§ **WHAT THIS TASK INVOLVES**
Each line should be copied exactly.

§ **DATASET EXTRACT**
#####

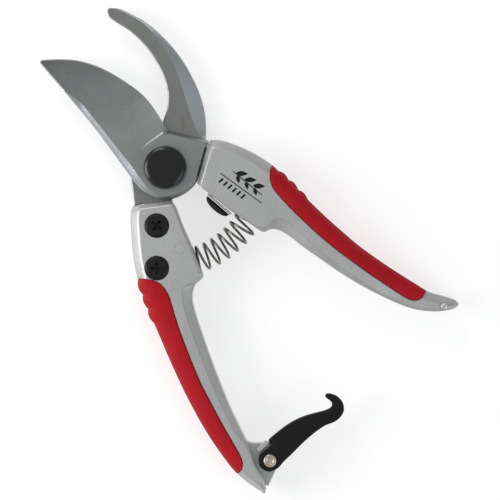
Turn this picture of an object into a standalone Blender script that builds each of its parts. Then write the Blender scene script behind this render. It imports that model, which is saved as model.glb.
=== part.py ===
"""Pruning shears: bypass blade, hooked counter blade, coil return spring, thumb catch.

Blender works in metres, so every size below is in millimetres and is turned
into metres when a mesh is made. The shears lie on their back, blades along +Y,
and stand open against the spring. The pivot axis is Z through the origin.
"""
import math

import bmesh
import bpy
from mathutils import Matrix, Vector

MM = 0.001
GAP = 0.3

# ---- driving sizes, mm ----
PLATE_BACK = 4.2
HOOK_FACE = 7.85
BLADE_BACK = 8.15
BOSS_FACE = 12.2
HANDLE_FACE = 16.0
MID = 8.0
CHAMFER = 3.4
GRIP_SKIN = 1.8
GRIP_PROUD = 0.35
BOLT_R = 3.8
BORE_R = 4.1
SPRING_ARC_R = 38.8
SPRING_COIL_R = 5.1
SPRING_WIRE_R = 0.5
SPRING_TURNS = 8.0
SPRING_START = -115.2
SPRING_END = -68.6
POCKET_R = 6.0
HOOK_AXIS = -113.0
BLADE_AXIS = -66.0
CATCH_PIN = (-42.9, -115.9)
CATCH_Z = (11.0, 14.0)
LUG_Z = (5.0, 9.9)

# ---- scene ----
for old in list(bpy.data.objects):
    bpy.data.objects.remove(old, do_unlink=True)
parts = bpy.data.collections.new("pruning_shears")
cutters = bpy.data.collections.new("cutters")
bpy.context.scene.collection.children.link(parts)
bpy.context.scene.collection.children.link(cutters)


def material(name, colour, metallic, roughness):
    made = bpy.data.materials.new(name)
    made.use_nodes = True
    shader = made.node_tree.nodes["Principled BSDF"]
    shader.inputs["Base Color"].default_value = (*colour, 1.0)
    shader.inputs["Metallic"].default_value = metallic
    shader.inputs["Roughness"].default_value = roughness
    made.diffuse_color = (*colour, 1.0)
    return made


def finish(name, bm, look, pivot=(0.0, 0.0), cutter=False):
    """One object from a mesh in mm. Its origin is put at pivot, on z = 0."""
    bmesh.ops.remove_doubles(bm, verts=bm.verts, dist=0.002)
    bmesh.ops.dissolve_degenerate(bm, edges=bm.edges, dist=0.001)
    bmesh.ops.recalc_face_normals(bm, faces=bm.faces)
    bm.transform(Matrix.Translation((-pivot[0], -pivot[1], 0.0)))
    bm.transform(Matrix.Scale(MM, 4))
    mesh = bpy.data.meshes.new(name)
    bm.to_mesh(mesh)
    bm.free()
    made = bpy.data.objects.new(name, mesh)
    made.location = (pivot[0] * MM, pivot[1] * MM, 0.0)
    if cutter:
        cutters.objects.link(made)
        made.hide_render = True
        made.display_type = "WIRE"
    else:
        parts.objects.link(made)
        mesh.materials.append(look)
    return made


def boolean(target, other, operation):
    step = target.modifiers.new(other.name, "BOOLEAN")
    step.operation = operation
    step.object = other
    step.solver = "EXACT"


def cut(target, *others):
    for other in others:
        boolean(target, other, "DIFFERENCE")


def join(target, *others):
    for other in others:
        boolean(target, other, "UNION")


# ---- shape tools ----
def smooth_at(points, s):
    """The value at s of a smooth line through (s, value) points."""
    if s <= points[0][0]:
        return points[0][1]
    if s >= points[-1][0]:
        return points[-1][1]
    i = max(k for k in range(len(points) - 1) if points[k][0] <= s)

    def slope(k):
        a = points[max(k - 1, 0)]
        b = points[min(k + 1, len(points) - 1)]
        return (b[1] - a[1]) / (b[0] - a[0])

    width = points[i + 1][0] - points[i][0]
    u = (s - points[i][0]) / width
    rise = points[i + 1][1] - points[i][1]
    low = slope(i) * width
    high = slope(i + 1) * width
    return points[i][1] + u * (low + u * (3 * rise - 2 * low - high + u * (low + high - 2 * rise)))


def smooth_path(points, count):
    """Points spaced along a smooth curve through the given points, count to a span."""
    out = []
    for i in range(len(points) - 1):
        p0 = Vector(points[max(i - 1, 0)])
        p1 = Vector(points[i])
        p2 = Vector(points[i + 1])
        p3 = Vector(points[min(i + 2, len(points) - 1)])
        for k in range(count):
            u = k / count
            bend = (2 * p0 - 5 * p1 + 4 * p2 - p3) * u * u + (3 * p1 - p0 - 3 * p2 + p3) * u ** 3
            out.append(0.5 * (2 * p1 + (p2 - p0) * u + bend))
    out.append(Vector(points[-1]))
    return out


def local(axis, s, t):
    """Handle place to shears place: s along the handle, t to its left."""
    angle = math.radians(axis)
    x = s * math.cos(angle) - t * math.sin(angle)
    y = s * math.sin(angle) + t * math.cos(angle)
    return x, y


def rounded(corners, steps=3):
    """A flat outline from (x, y, radius) corners, each rounded by its radius."""
    out = []
    count = len(corners)
    for i in range(count):
        here = Vector(corners[i][:2])
        back = Vector(corners[i - 1][:2]) - here
        ahead = Vector(corners[(i + 1) % count][:2]) - here
        reach = min(corners[i][2], 0.45 * back.length, 0.45 * ahead.length)
        if reach < 0.05:
            out.append(here)
            continue
        a = here + back.normalized() * reach
        b = here + ahead.normalized() * reach
        for k in range(steps + 1):
            u = k / steps
            out.append((1 - u) ** 2 * a + 2 * u * (1 - u) * here + u * u * b)
    return out


def slab(outline, low, high, edge=0.0):
    """A flat plate from an outline, its front edge chamfered when edge is set."""
    bm = bmesh.new()
    levels = [(low, 0.0), (high, 0.0)]
    if edge:
        levels = [(low, 0.0), (high - edge, 0.0), (high, edge)]
    count = len(outline)
    area = sum(outline[i - 1][0] * outline[i][1] - outline[i][0] * outline[i - 1][1] for i in range(count))
    turn = 1.0 if area > 0 else -1.0
    rings = []
    for z, inset in levels:
        ring = []
        for i in range(count):
            here = Vector(outline[i][:2])
            before = (here - Vector(outline[i - 1][:2])).normalized()
            after = (Vector(outline[(i + 1) % count][:2]) - here).normalized()
            inward = Vector((-before.y - after.y, before.x + after.x))
            scale = max(0.5 * inward.length_squared, 0.25)
            place = here + inward * (turn * inset / scale)
            ring.append(bm.verts.new((place.x, place.y, z)))
        rings.append(ring)
    skin(bm, rings)
    return bm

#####

§ **THE SOLUTION**
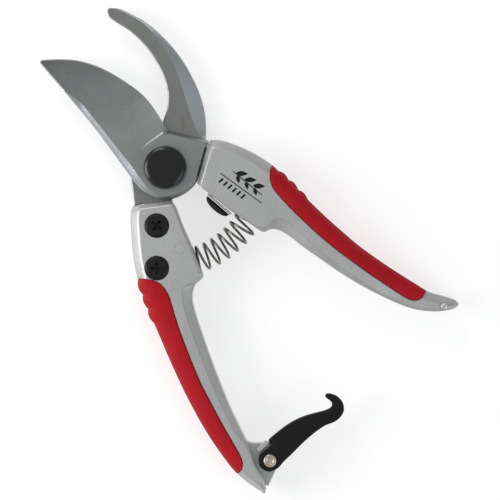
Turn this picture of an object into a standalone Blender script that builds each of its parts. Then write the Blender scene script behind this render. It imports that model, which is saved as model.glb.
=== part.py ===
"""Pruning shears: bypass blade, hooked counter blade, coil return spring, thumb catch.

Blender works in metres, so every size below is in millimetres and is turned
into metres when a mesh is made. The shears lie on their back, blades along +Y,
and stand open against the spring. The pivot axis is Z through the origin.
"""
import math

import bmesh
import bpy
from mathutils import Matrix, Vector

MM = 0.001
GAP = 0.3

# ---- driving sizes, mm ----
PLATE_BACK = 4.2
HOOK_FACE = 7.85
BLADE_BACK = 8.15
BOSS_FACE = 12.2
HANDLE_FACE = 16.0
MID = 8.0
CHAMFER = 3.4
GRIP_SKIN = 1.8
GRIP_PROUD = 0.35
BOLT_R = 3.8
BORE_R = 4.1
SPRING_ARC_R = 38.8
SPRING_COIL_R = 5.1
SPRING_WIRE_R = 0.5
SPRING_TURNS = 8.0
SPRING_START = -115.2
SPRING_END = -68.6
POCKET_R = 6.0
HOOK_AXIS = -113.0
BLADE_AXIS = -66.0
CATCH_PIN = (-42.9, -115.9)
CATCH_Z = (11.0, 14.0)
LUG_Z = (5.0, 9.9)

# ---- scene ----
for old in list(bpy.data.objects):
    bpy.data.objects.remove(old, do_unlink=True)
parts = bpy.data.collections.new("pruning_shears")
cutters = bpy.data.collections.new("cutters")
bpy.context.scene.collection.children.link(parts)
bpy.context.scene.collection.children.link(cutters)


def material(name, colour, metallic, roughness):
    made = bpy.data.materials.new(name)
    made.use_nodes = True
    shader = made.node_tree.nodes["Principled BSDF"]
    shader.inputs["Base Color"].default_value = (*colour, 1.0)
    shader.inputs["Metallic"].default_value = metallic
    shader.inputs["Roughness"].default_value = roughness
    made.diffuse_color = (*colour, 1.0)
    return made


def finish(name, bm, look, pivot=(0.0, 0.0), cutter=False):
    """One object from a mesh in mm. Its origin is put at pivot, on z = 0."""
    bmesh.ops.remove_doubles(bm, verts=bm.verts, dist=0.002)
    bmesh.ops.dissolve_degenerate(bm, edges=bm.edges, dist=0.001)
    bmesh.ops.recalc_face_normals(bm, faces=bm.faces)
    bm.transform(Matrix.Translation((-pivot[0], -pivot[1], 0.0)))
    bm.transform(Matrix.Scale(MM, 4))
    mesh = bpy.data.meshes.new(name)
    bm.to_mesh(mesh)
    bm.free()
    made = bpy.data.objects.new(name, mesh)
    made.location = (pivot[0] * MM, pivot[1] * MM, 0.0)
    if cutter:
        cutters.objects.link(made)
        made.hide_render = True
        made.display_type = "WIRE"
    else:
        parts.objects.link(made)
        mesh.materials.append(look)
    return made


def boolean(target, other, operation):
    step = target.modifiers.new(other.name, "BOOLEAN")
    step.operation = operation
    step.object = other
    step.solver = "EXACT"


def cut(target, *others):
    for other in others:
        boolean(target, other, "DIFFERENCE")


def join(target, *others):
    for other in others:
        boolean(target, other, "UNION")


# ---- shape tools ----
def smooth_at(points, s):
    """The value at s of a smooth line through (s, value) points."""
    if s <= points[0][0]:
        return points[0][1]
    if s >= points[-1][0]:
        return points[-1][1]
    i = max(k for k in range(len(points) - 1) if points[k][0] <= s)

    def slope(k):
        a = points[max(k - 1, 0)]
        b = points[min(k + 1, len(points) - 1)]
        return (b[1] - a[1]) / (b[0] - a[0])

    width = points[i + 1][0] - points[i][0]
    u = (s - points[i][0]) / width
    rise = points[i + 1][1] - points[i][1]
    low = slope(i) * width
    high = slope(i + 1) * width
    return points[i][1] + u * (low + u * (3 * rise - 2 * low - high + u * (low + high - 2 * rise)))


def smooth_path(points, count):
    """Points spaced along a smooth curve through the given points, count to a span."""
    out = []
    for i in range(len(points) - 1):
        p0 = Vector(points[max(i - 1, 0)])
        p1 = Vector(points[i])
        p2 = Vector(points[i + 1])
        p3 = Vector(points[min(i + 2, len(points) - 1)])
        for k in range(count):
            u = k / count
            bend = (2 * p0 - 5 * p1 + 4 * p2 - p3) * u * u + (3 * p1 - p0 - 3 * p2 + p3) * u ** 3
            out.append(0.5 * (2 * p1 + (p2 - p0) * u + bend))
    out.append(Vector(points[-1]))
    return out


def local(axis, s, t):
    """Handle place to shears place: s along the handle, t to its left."""
    angle = math.radians(axis)
    x = s * math.cos(angle) - t * math.sin(angle)
    y = s * math.sin(angle) + t * math.cos(angle)
    return x, y


def rounded(corners, steps=3):
    """A flat outline from (x, y, radius) corners, each rounded by its radius."""
    out = []
    count = len(corners)
    for i in range(count):
        here = Vector(corners[i][:2])
        back = Vector(corners[i - 1][:2]) - here
        ahead = Vector(corners[(i + 1) % count][:2]) - here
        reach = min(corners[i][2], 0.45 * back.length, 0.45 * ahead.length)
        if reach < 0.05:
            out.append(here)
            continue
        a = here + back.normalized() * reach
        b = here + ahead.normalized() * reach
        for k in range(steps + 1):
            u = k / steps
            out.append((1 - u) ** 2 * a + 2 * u * (1 - u) * here + u * u * b)
    return out


def slab(outline, low, high, edge=0.0):
    """A flat plate from an outline, its front edge chamfered when edge is set."""
    bm = bmesh.new()
    levels = [(low, 0.0), (high, 0.0)]
    if edge:
        levels = [(low, 0.0), (high - edge, 0.0), (high, edge)]
    count = len(outline)
    area = sum(outline[i - 1][0] * outline[i][1] - outline[i][0] * outline[i - 1][1] for i in range(count))
    turn = 1.0 if area > 0 else -1.0
    rings = []
    for z, inset in levels:
        ring = []
        for i in range(count):
            here = Vector(outline[i][:2])
            before = (here - Vector(outline[i - 1][:2])).normalized()
            after = (Vector(outline[(i + 1) % count][:2]) - here).normalized()
            inward = Vector((-before.y - after.y, before.x + after.x))
            scale = max(0.5 * inward.length_squared, 0.25)
            place = here + inward * (turn * inset / scale)
            ring.append(bm.verts.new((place.x, place.y, z)))
        rings.append(ring)
    skin(bm, rings)
    return bm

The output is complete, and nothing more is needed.